[3D code data]
+ + + +
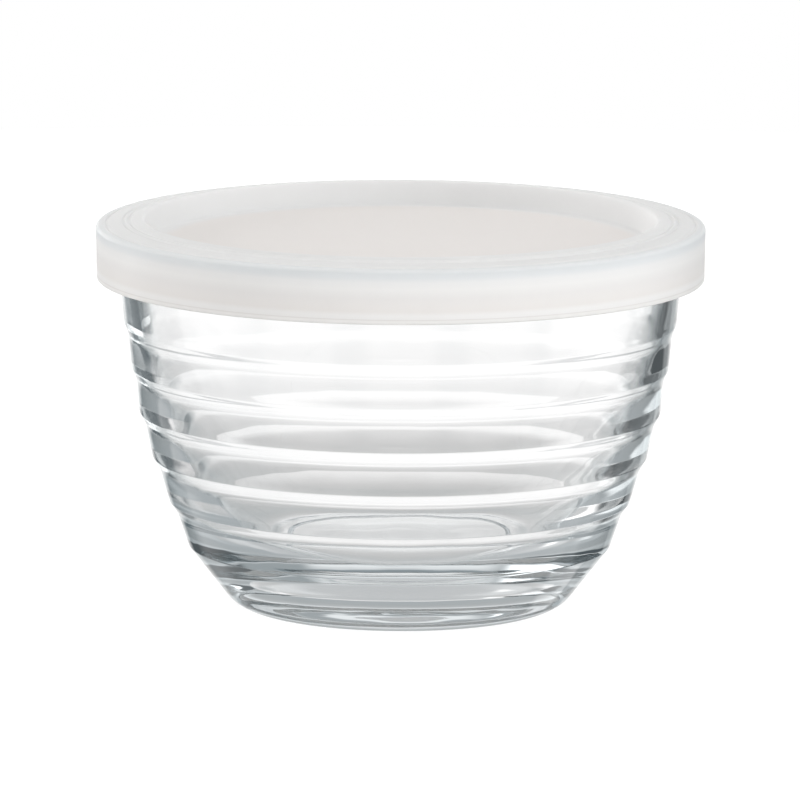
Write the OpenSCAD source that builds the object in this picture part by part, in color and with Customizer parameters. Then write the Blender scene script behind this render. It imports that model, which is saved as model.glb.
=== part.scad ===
// Lidded storage bowl: a pressed-glass bowl with six stepped bands round its outside,
// and a frosted plastic lid that presses on over the rim.
// Millimetres, +Z up, origin at the centre of the ring that the bowl stands on.

/* [Bowl] */
// Height of the glass, from the table to the flat top of the rim
bowl_h = 67.4; // [65:0.2:72]
// Outer radius of the flat ring that the bowl stands on
foot_r = 26; // [22:0.5:28]
// Width of that flat ring
foot_ring_w = 4; // [2:0.5:6]
// Rounding between the standing ring and the flank
foot_round = 6; // [4:0.5:7]
// Depth of the hollow under the foot
foot_hollow = 1; // [0.4:0.1:2]
// Outer radius of the neck, where the top band meets the rim
neck_r = 50.3; // [49:0.1:51.5]
// Thickness of the wall there
wall = 3.3; // [2.6:0.1:3.8]
// Thickness of the floor in the middle
floor_t = 7; // [5:0.5:9]
// Radius of the flat middle of the floor inside
floor_r = 20; // [12:1:22]

/* [Bands] */
// Height of the middle of the lowest ledge
first_ledge_z = 10.1; // [8.6:0.1:11.4]
// Rise from one ledge to the next
band_pitch = 8; // [7:0.1:8.6]
// Height of a ledge's sloping face
ledge_h = 2; // [1.2:0.1:2.8]
// How far the lowest ledge stands out
ledge_low = 1.6; // [0.8:0.1:2]
// How far the highest ledge stands out
ledge_high = 0.8; // [0.4:0.1:1.4]
// Rounding of a ledge's edge
ledge_round = 0.8; // [0.4:0.1:1.4]
// Rounding of the cove under a ledge
cove_round = 5; // [2:0.5:8]

/* [Rim] */
// How far the flange round the rim stands out from the neck
flange_w = 1.7; // [1:0.1:3.4]
// Height of the flange
rim_h = 3.6; // [3:0.1:5]
// Rounding of the flange and of the mouth's inner edge
rim_round = 1; // [0.6:0.1:1.2]

/* [Lid] */
// Thickness of the skirt
skirt_wall = 1.4; // [1:0.1:2]
// How far the skirt hangs below the top of the rim
skirt_drop = 8.4; // [7.5:0.1:10]
// How much the skirt draws in from its top to its lower edge
skirt_draft = 0.15; // [0:0.05:0.4]
// Thickness of the lid over the rim, at the outer edge
ring_edge_t = 1.1; // [0.8:0.1:1.6]
// How much higher the ring's inner crest is than its outer edge
ring_rise = 1.2; // [0.6:0.1:2]
// Rounding of the lid's outer edge
edge_round = 0.9; // [0.5:0.1:1]
// Thickness of the recessed panel and of the wall round it
panel_t = 1.2; // [0.9:0.1:1.8]
// Depth of the recess below the crest
recess_depth = 4.3; // [3:0.1:6]
// How much narrower the recess is at its floor than at the crest
recess_taper = 1.3; // [0.6:0.1:2.5]
// Width of the flat seat that rests on the rim
seat_w = 3; // [2:0.1:3.4]
// Depth of the rings pressed into the lid's top
groove_d = 0.3; // [0.1:0.05:0.5]
// Width of each of those rings
groove_w = 0.8; // [0.4:0.1:1]

/* [Fit] */
// Clearance between the rim and the skirt
skirt_gap = 0.7; // [0.5:0.1:1]
// Clearance between the rim and the bead inside the skirt
bead_gap = 0.1; // [0.05:0.05:0.3]
// Clearance between the mouth and the plug that reaches into it
plug_gap = 0.5; // [0.3:0.1:1]
// Height of the bead inside the skirt
bead_h = 1.2; // [0.8:0.1:1.6]
// Drop from the flange's underside to the top of the bead
bead_drop = 0.2; // [0.1:0.1:0.6]

/* [Hidden] */
$fn = 96;
arc_steps = 4;
cavity_steps = 16;

// Places of the ledges, from the foot's radius to the neck's
ledge_shares = [0.444, 0.59, 0.716, 0.815, 0.877, 0.934];
// The most of a side that the rounding at each of its ends takes up
corner_share = 0.48;
// Places of the rings pressed into the lid's top, from its outer edge to the crest
groove_shares = [0.73, 0.6, 0.22];

mouth_r = neck_r - wall;
rim_r = neck_r + flange_w;
flange_z = bowl_h - rim_h;
last_ledge = len(ledge_shares) - 1;

skirt_in_r = rim_r + skirt_gap;
lid_r = skirt_in_r + skirt_wall;
bead_r = rim_r + bead_gap;
bead_z = flange_z - bead_drop - bead_h / 2;
lip_h = 1.2;
lip_t = 0.3;
skirt_z = bowl_h - skirt_drop;

plug_r = mouth_r - plug_gap;
ring_edge_z = bowl_h + ring_edge_t;
crest_z = ring_edge_z + ring_rise;
crest_r = plug_r - panel_t / 2;
crest_round = 0.6;
recess_r = plug_r - panel_t - recess_taper;
recess_z = crest_z - recess_depth;
recess_round = 0.8;
relief_h = 0.9;
inner_round = 0.4;

// How far the lid's top ring slopes and the recess's wall leans, in degrees
ring_slope = atan(ring_rise / (lid_r - crest_r));
wall_lean = atan(recess_taper / recess_depth);

// An arc in the profile's plane, from one angle to another
function arc(centre, radius, from, to) =
    [for (i = [0 : arc_steps])
        let (a = from + (to - from) * i / arc_steps)
        centre + radius * [cos(a), sin(a)]];

// A direction as a vector of length 1
function unit(v) = v / norm(v);

// The place of a path's point, which is [radius, height, rounding]
function place(point) = [point.x, point.y];

// How much of the side from point i to point j the rounding at i may take up
function room(path, i, j) =
    norm(place(path[j]) - place(path[i])) * (path[j].z > 0 ? corner_share : 1);

// The rounding at point i of a path, an arc that runs smoothly into both sides
function corner(path, i) =
    let (at = place(path[i]),
         back = unit(place(path[i - 1]) - at),
         ahead = unit(place(path[i + 1]) - at),
         half = acos(back * ahead) / 2,
         reach = min(path[i].z / tan(half), room(path, i, i - 1), room(path, i, i + 1)),
         centre = at + unit(back + ahead) * reach / cos(half))
    [for (k = [0 : arc_steps])
        let (chord = at + (back + (ahead - back) * k / arc_steps) * reach)
        centre + unit(chord - centre) * reach * tan(half)];

// A path with its corners rounded
function rounded(path) =
    [for (i = [0 : len(path) - 1])
        each path[i].z > 0 ? corner(path, i) : [place(path[i])]];

// Depth, middle radius and height of ledge number i
function ledge_depth(i) = ledge_low + (ledge_high - ledge_low) * i / last_ledge;
function ledge_r(i) = foot_r + (neck_r - foot_r) * ledge_shares[i];
function ledge_z(i) = first_ledge_z + band_pitch * i;

// The cove under that ledge's sloping face, and the edge over it
function ledge(i) =
    let (out = ledge_depth(i) / 2, up = ledge_h / 2)
    [[ledge_r(i) - out, ledge_z(i) - up, cove_round],
     [ledge_r(i) + out, ledge_z(i) + up, ledge_round]];

// How far the foot's rounding turns to run on into the flank under the first ledge
function foot_turn() =
    let (to_flank = place(ledge(0)[0]) - [foot_r, foot_round])
    atan(to_flank.y / to_flank.x) + asin(foot_round / norm(to_flank));

// The smooth inside, a quarter of an ellipse from the mouth down to the flat of the floor
function cavity() =
    let (top = bowl_h - rim_round)
    [for (i = [1 : cavity_steps])
        let (a = 90 * i / cavity_steps)
        [floor_r + (mouth_r - floor_r) * cos(a), top - (top - floor_t) * sin(a), 0]];

// Half of the bowl's section, from the hollow under the foot round to the floor
function bowl_path() = concat(
    [[0, foot_hollow, 0],
     [foot_r - foot_ring_w - foot_hollow, foot_hollow, 0],
     [foot_r - foot_ring_w, 0, 0],
     [foot_r + foot_round * tan(foot_turn() / 2), 0, foot_round]],
    [for (i = [0 : last_ledge]) each ledge(i)],
    [[neck_r, flange_z, rim_round],
     [rim_r, flange_z, rim_round],
     [rim_r, bowl_h, rim_round],
     [mouth_r, bowl_h, rim_round]],
    cavity(),
    [[0, floor_t, 0]]);

// Height of the lid's sloping top ring at a radius
function ring_z(r) = ring_edge_z + ring_rise * (lid_r - r) / (lid_r - crest_r);

// A shallow round groove in that ring, from its inner side to its outer side
function groove(r) =
    [for (i = [0 : arc_steps])
        let (a = 180 * i / arc_steps, x = r - groove_w / 2 * cos(a))
        [x, ring_z(x) - groove_d * sin(a)]];

// The bead inside the skirt, from its lower end up to its upper end
function bead() =
    [for (i = [0 : arc_steps])
        let (a = 180 * i / arc_steps)
        [skirt_in_r - (skirt_in_r - bead_r) * sin(a), bead_z - bead_h / 2 * cos(a)]];

// The top of the lid, from the middle of the panel out to the skirt's outer edge
function lid_top() = concat(
    [[0, recess_z]],
    arc([recess_r - recess_round, recess_z + recess_round], recess_round, -90, -wall_lean),
    arc([crest_r, crest_z - crest_round], crest_round, 180 - wall_lean, 90 - ring_slope),
    [for (share = groove_shares) each groove(lid_r - (lid_r - crest_r) * share)],
    arc([lid_r - edge_round, ring_edge_z - edge_round], edge_round, 90 - ring_slope, 0));

// The underside of the lid, from the skirt's lower edge in to the middle of the panel
function lid_underside() = concat(
    arc([lid_r - skirt_draft - inner_round, skirt_z + inner_round], inner_round, 0, -90),
    [[skirt_in_r - lip_t, skirt_z],
     [skirt_in_r - lip_t, skirt_z + lip_h - lip_t],
     [skirt_in_r, skirt_z + lip_h]],
    bead(),
    arc([skirt_in_r - inner_round, bowl_h - inner_round], inner_round, 0, 90),
    [[skirt_in_r - seat_w, bowl_h],
     [plug_r, bowl_h + relief_h],
     [plug_r, bowl_h]],
    arc([recess_r + panel_t - inner_round, recess_z - panel_t + inner_round],
        inner_round, 0, -90),
    [[0, recess_z - panel_t]]);

module glass_bowl() {
    color("lightcyan", 0.45)
    rotate_extrude()
    polygon(rounded(bowl_path()));
}

module snap_lid() {
    color("whitesmoke")
    rotate_extrude()
    polygon(concat(lid_top(), lid_underside()));
}

glass_bowl();
snap_lid();
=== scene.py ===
"""A small glass bowl with a press-on lid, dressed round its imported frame.

The bowl is pressed glass with six ledges round its outside. The lid is frosted
plastic: a sunk panel, a sloping ring with fine pressed rings, and a skirt that
hangs over the rim. Lengths are metres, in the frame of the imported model, and
angles are degrees unless a name says otherwise.
"""

import logging
import math
from collections.abc import Mapping
from dataclasses import dataclass, field
from enum import Enum
from typing import Union

import bmesh
import bpy
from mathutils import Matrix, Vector

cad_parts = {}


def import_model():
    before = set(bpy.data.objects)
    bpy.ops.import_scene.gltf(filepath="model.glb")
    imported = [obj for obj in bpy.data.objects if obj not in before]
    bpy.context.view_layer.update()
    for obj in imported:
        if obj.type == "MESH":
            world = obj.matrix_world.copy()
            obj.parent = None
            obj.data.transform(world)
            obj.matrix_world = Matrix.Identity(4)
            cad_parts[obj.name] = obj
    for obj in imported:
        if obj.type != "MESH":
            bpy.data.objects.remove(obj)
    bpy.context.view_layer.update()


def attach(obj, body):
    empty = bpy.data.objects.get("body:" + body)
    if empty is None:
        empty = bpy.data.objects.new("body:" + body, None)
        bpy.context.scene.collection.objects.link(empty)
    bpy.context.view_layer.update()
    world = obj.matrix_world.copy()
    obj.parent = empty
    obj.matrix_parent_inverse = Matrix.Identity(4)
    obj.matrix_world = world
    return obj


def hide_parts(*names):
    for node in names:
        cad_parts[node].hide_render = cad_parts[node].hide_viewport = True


LOG = logging.getLogger("bowl")

HALF_TURN = 180.0
MERGE_DISTANCE = 1e-6

Colour = tuple[float, float, float]
Point = tuple[float, float]
Span = tuple[float, float]
Number = Union["Channel", float]

WHITE: Colour = (1.0, 1.0, 1.0)


class Body(Enum):
    """The bodies of the frame that the pieces ride on."""

    BOWL = "bowl"
    LID = "lid"


class Slot(Enum):
    """The material slots of the record."""

    GLASS = "clear_glass"
    PLASTIC = "frosted_plastic"


class Ray(Enum):
    """The kinds of light path that the studio answers to."""

    CAMERA = "Is Camera Ray"
    SHADOW = "Is Shadow Ray"
    DIFFUSE = "Is Diffuse Ray"
    GLOSSY = "Is Glossy Ray"
    THROUGH = "Is Transmission Ray"


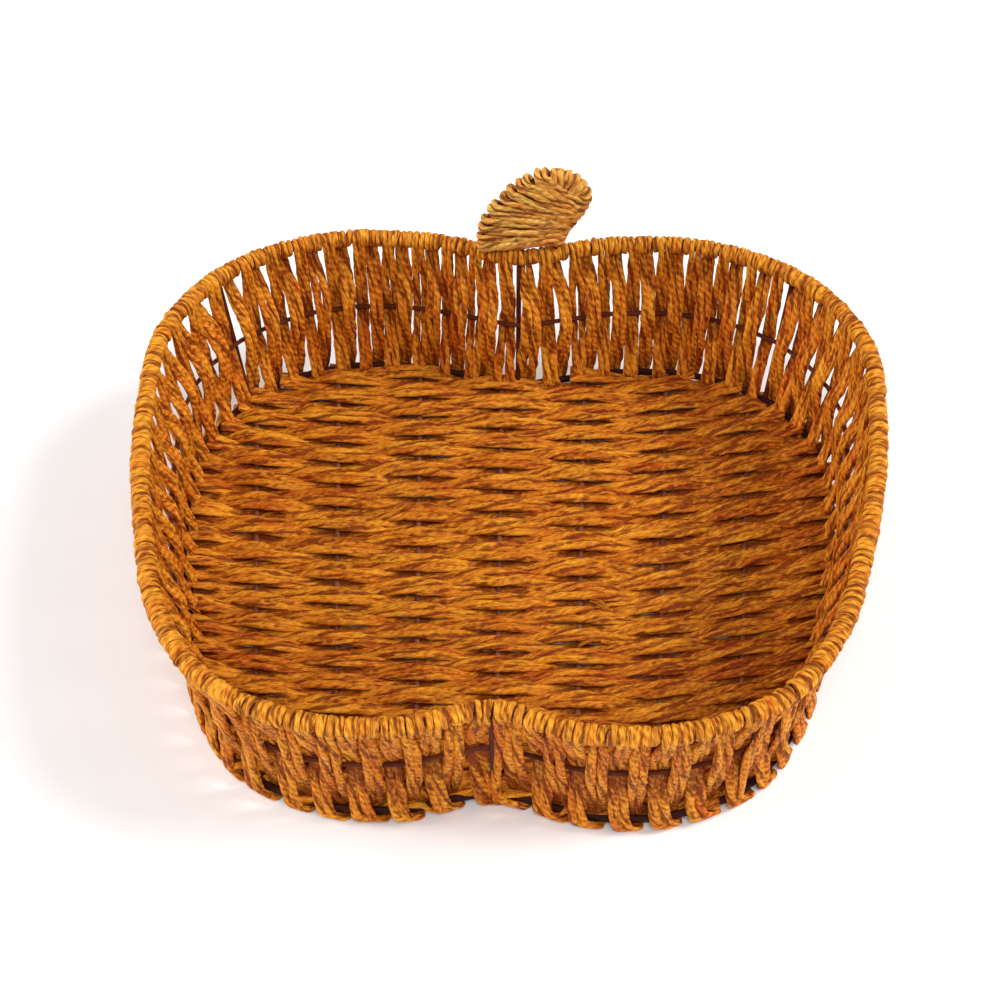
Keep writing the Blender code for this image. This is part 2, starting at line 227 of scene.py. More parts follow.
class Cords:
    """Strands of cord that make one piece."""

    def __init__(self, name):
        self.name = name
        self.rings, self.facts, self.spans = [], [], []

    def add(self, points, across, wide=1.0, thick=1.0, wander=0.2 * MM, fade=0.0, shelter=(0.0, 0.0)):
        """A strand along points.

        The shade pair darkens its two flat faces, the one towards up and the other, as painted shade. The light
        value lifts its tone as a painted highlight.
        """
        points = np.asarray(points, float)
        across = np.broadcast_to(np.asarray(across, float), points.shape)
        wide = np.broadcast_to(np.asarray(wide, float), len(points))
        thick = np.broadcast_to(np.asarray(thick, float), len(points))
        fade = np.broadcast_to(np.asarray(fade, float), len(points))
        shelter = [np.broadcast_to(np.asarray(side, float), len(points)) for side in shelter]
        travel = np.concatenate(([0.0], np.cumsum(np.linalg.norm(np.diff(points, axis=0), axis=1))))
        count = max(5, int(round(travel[-1] / CORD_STEP)) + 1)
        run = np.linspace(0, travel[-1], count)
        middle, across = (np.column_stack([np.interp(run, travel, line[:, side]) for side in range(3)])
                          for line in (points, across))
        wide, thick, fade, shade_up, shade_down = (np.interp(run, travel, line)
                                           for line in (wide, thick, fade, *shelter))
        along = np.gradient(middle, axis=0)
        along /= np.linalg.norm(along, axis=1)[:, None]
        across = across - along * (across * along).sum(1)[:, None]
        across /= np.linalg.norm(across, axis=1)[:, None]
        up = np.cross(along, across)
        middle = (middle + across * slow_noise(count, 17) * wander
                  + up * slow_noise(count, 13) * wander * 0.4)
        turn = (-2 * np.pi * run / (TWIST_PITCH * RNG.uniform(0.75, 1.3)) + RNG.uniform(0, 2 * np.pi)
                + slow_noise(count, 9)[:, 0] * 0.6)
        ridge = folds() + 0.10 * slow_noise(count, 3.2, AROUND) + 0.07 * slow_noise(count, 1.5, AROUND)
        radius = CORD_RADIUS * (1 + ridge + 0.08 * slow_noise(count, 9))
        angle = THETA + turn[:, None]
        ring = (middle[:, None]
                + (radius * np.cos(angle) * wide[:, None])[..., None] * across[:, None]
                + (radius * np.sin(angle) * thick[:, None])[..., None] * up[:, None])
        offset = RNG.uniform(0, 900)
        fibre = np.empty((count, AROUND, 3))
        fibre[..., 0] = np.cos(THETA) * CORD_RADIUS / MM
        fibre[..., 1] = np.sin(THETA) * CORD_RADIUS / MM
        fibre[..., 2] = (run / MM + offset)[:, None]
        tint = np.clip(RNG.normal(0, 0.45) + 0.5 * slow_noise(count, 22)[:, 0], -1, 1)
        self.rings.append(ring)
        # Painted shade in the section's grooves and on the shaded flat faces
        painted_shade = (np.clip(-ridge * 5, 0, 1) + 0.5 * (ease(np.sin(angle)) * shade_up[:, None]
                                                     + ease(-np.sin(angle)) * shade_down[:, None]))
        self.facts.append((fibre, np.repeat(tint, AROUND), np.repeat(fade, AROUND), painted_shade.ravel()))
        self.spans.append(travel[-1])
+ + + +
Brief: Everything from the first line of the material through the line containing "cove_round = 5; // [2:0.5:8]" is to be printed exactly; lines after that are to be left out.

Result of this exercise:
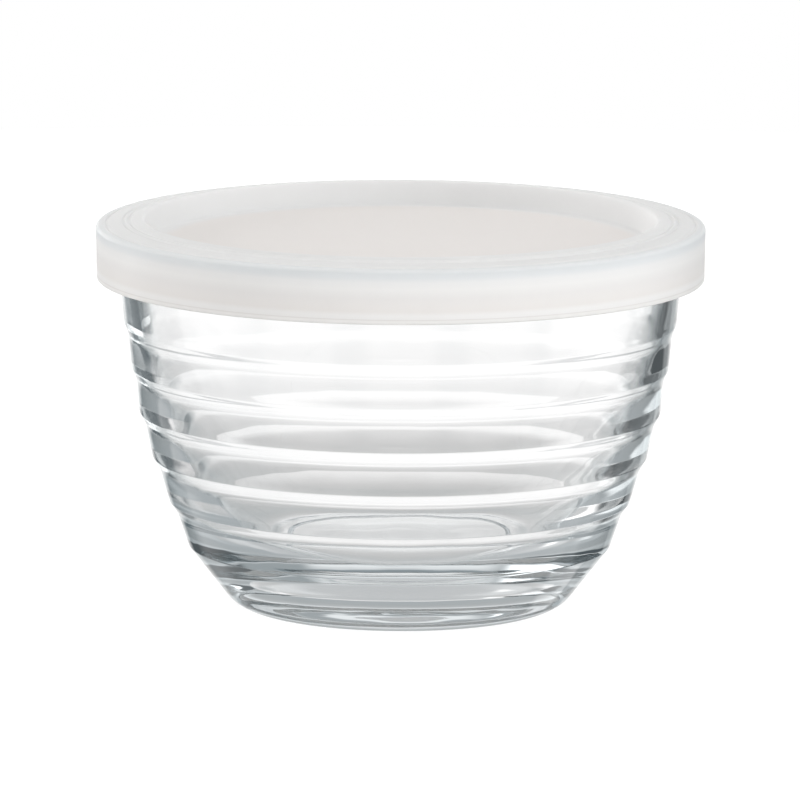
Write the OpenSCAD source that builds the object in this picture part by part, in color and with Customizer parameters. Then write the Blender scene script behind this render. It imports that model, which is saved as model.glb.
=== part.scad ===
// Lidded storage bowl: a pressed-glass bowl with six stepped bands round its outside,
// and a frosted plastic lid that presses on over the rim.
// Millimetres, +Z up, origin at the centre of the ring that the bowl stands on.

/* [Bowl] */
// Height of the glass, from the table to the flat top of the rim
bowl_h = 67.4; // [65:0.2:72]
// Outer radius of the flat ring that the bowl stands on
foot_r = 26; // [22:0.5:28]
// Width of that flat ring
foot_ring_w = 4; // [2:0.5:6]
// Rounding between the standing ring and the flank
foot_round = 6; // [4:0.5:7]
// Depth of the hollow under the foot
foot_hollow = 1; // [0.4:0.1:2]
// Outer radius of the neck, where the top band meets the rim
neck_r = 50.3; // [49:0.1:51.5]
// Thickness of the wall there
wall = 3.3; // [2.6:0.1:3.8]
// Thickness of the floor in the middle
floor_t = 7; // [5:0.5:9]
// Radius of the flat middle of the floor inside
floor_r = 20; // [12:1:22]

/* [Bands] */
// Height of the middle of the lowest ledge
first_ledge_z = 10.1; // [8.6:0.1:11.4]
// Rise from one ledge to the next
band_pitch = 8; // [7:0.1:8.6]
// Height of a ledge's sloping face
ledge_h = 2; // [1.2:0.1:2.8]
// How far the lowest ledge stands out
ledge_low = 1.6; // [0.8:0.1:2]
// How far the highest ledge stands out
ledge_high = 0.8; // [0.4:0.1:1.4]
// Rounding of a ledge's edge
ledge_round = 0.8; // [0.4:0.1:1.4]
// Rounding of the cove under a ledge
cove_round = 5; // [2:0.5:8]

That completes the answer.